The primary purpose of an ontology (in my view) is to attach explicit semantics to your data. Just as the participant had stated (although he meant it in contrast to the semantic web), there are many ontologies. They compete in the ecosystem of the World Wide Web and evolve accordingly (or become extinct).

2. “Triples all the way down”

(First, let me say, this is not an affront to Planet RDF.)

This is a bit of a pet peeve of mine, and perhaps what I say here will offend some semwebbers (I hope not). The semantic web (in my view) is not about “triples all the way down.” What do I mean by that? Let me explain.

RDF brings primarily two things to the table when it comes to publishing and integrating data on the web: names in the form of URIs, and a simple data model that is flexible enough for (arguably) nearly any kind of data. (I would like to add a third, meaningful links, but I will avoid that for now.) So when data is published to the web, publishing it as RDF allows you: (1) to identify the things in your data across the World Wide Web, and (2) to structurally (and possibly semantically) integrate your data with other data on the World Wide Web. (I emphasize “World Wide” here to bring to attention the vast scope of publication, identification, and integration that is being achieved.) Fantastic.

Does this mean that everything can be efficiently (or rather, ideally) represented in RDF? No. Then why would you ever want to handle triples? You probably don’t. Let me explain.
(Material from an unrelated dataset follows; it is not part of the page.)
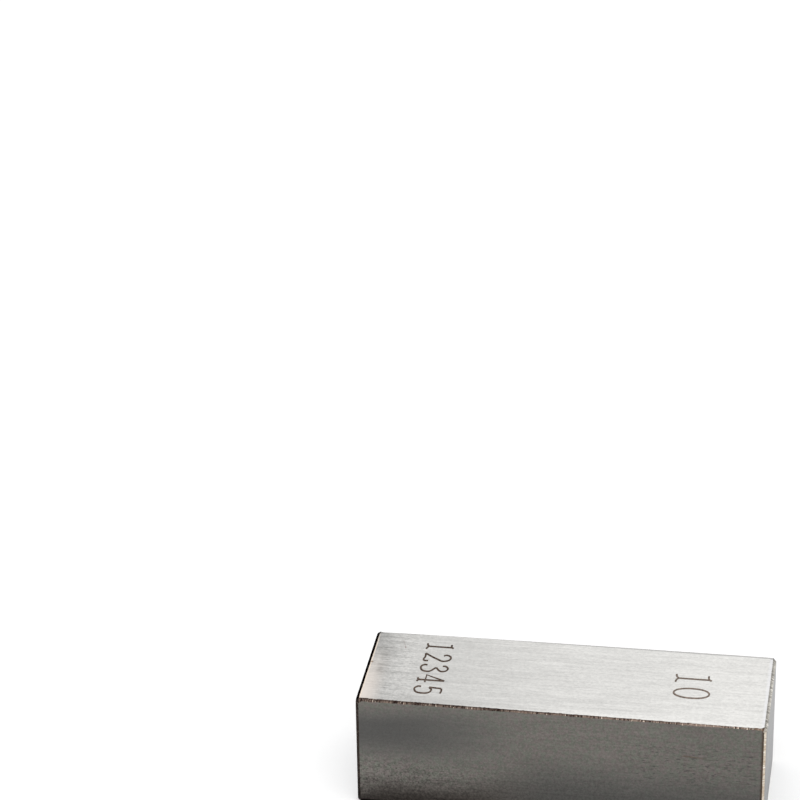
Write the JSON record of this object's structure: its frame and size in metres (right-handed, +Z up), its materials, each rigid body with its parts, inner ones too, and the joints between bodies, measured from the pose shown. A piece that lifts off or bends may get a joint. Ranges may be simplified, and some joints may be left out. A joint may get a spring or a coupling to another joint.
{
  "type": "gauge block",
  "caption": "Rectangular steel gauge block lying on a side face, with two lapped measuring faces and finely bevelled edges.",
  "frame": {"origin": "centre of the side face that the block lies on", "axes": "+X along the section's 30 mm side, +Y along the 10 mm gauge length, square to the measuring faces, +Z up from the side face it lies on to the marked one"},
  "size_m": [0.03, 0.01, 0.009],
  "materials": {
    "gauge_steel": "finely ground side faces, lapped measuring faces"
  },
  "bodies": {
    "root": {"gauge_block": "gauge_steel"}
  },
  "joints": []
}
RDF is meant to solve the problem of meaningfully publishing data (not just documents) on the World Wide Web. Beyond that, do what you want. More specifically, when you crawl and/or aggregate data from the World Wide Web, you don’t have to keep the RDF data as triples in your system. It is no longer on the global stage of the World Wide Web; rather, it is now in your system where you are king. So optimize away! Store it or process it however you like! Relational databases? Sure! Rewrite URIs as shorter terms? Whatever floats your boat! Ignore the explicit semantics and treat it like an unlabeled graph? I wouldn’t recommend it, but you’re the king! Do whatever it takes to meet your use case, and if your use case has something to do with RDF data, then fine, leave it as triples if you want. My point is, it’s not necessarily “RDF all the way down,” but it is “RDF at the top” where “top” is the place of publication, the World Wide Web. The universal naming mechanism of URIs and the generic data model enables data publishers to get data out there in a way that can be explicitly understood by machines (for example, when I say “Beast is furry,” am I talking about Mark Zuckerberg’s dog or the fictional X-Man Dr. Henry Philip “Hank” McCoy?), but as the creator of that machine, it’s up to you how to utilize those explicit semantics.

Beast, Mark Zuckerberg's DogBeast, the fictional X-Man (They both look furry to me.)

To be clear, though, I am promoting RDF as a way to publish structured, semantic data as opposed to not publishing structured, semantic data.  In the future, it is conceivable that there may exist other good ways to publish structured, semantic data, but RDF exists today and is widely used.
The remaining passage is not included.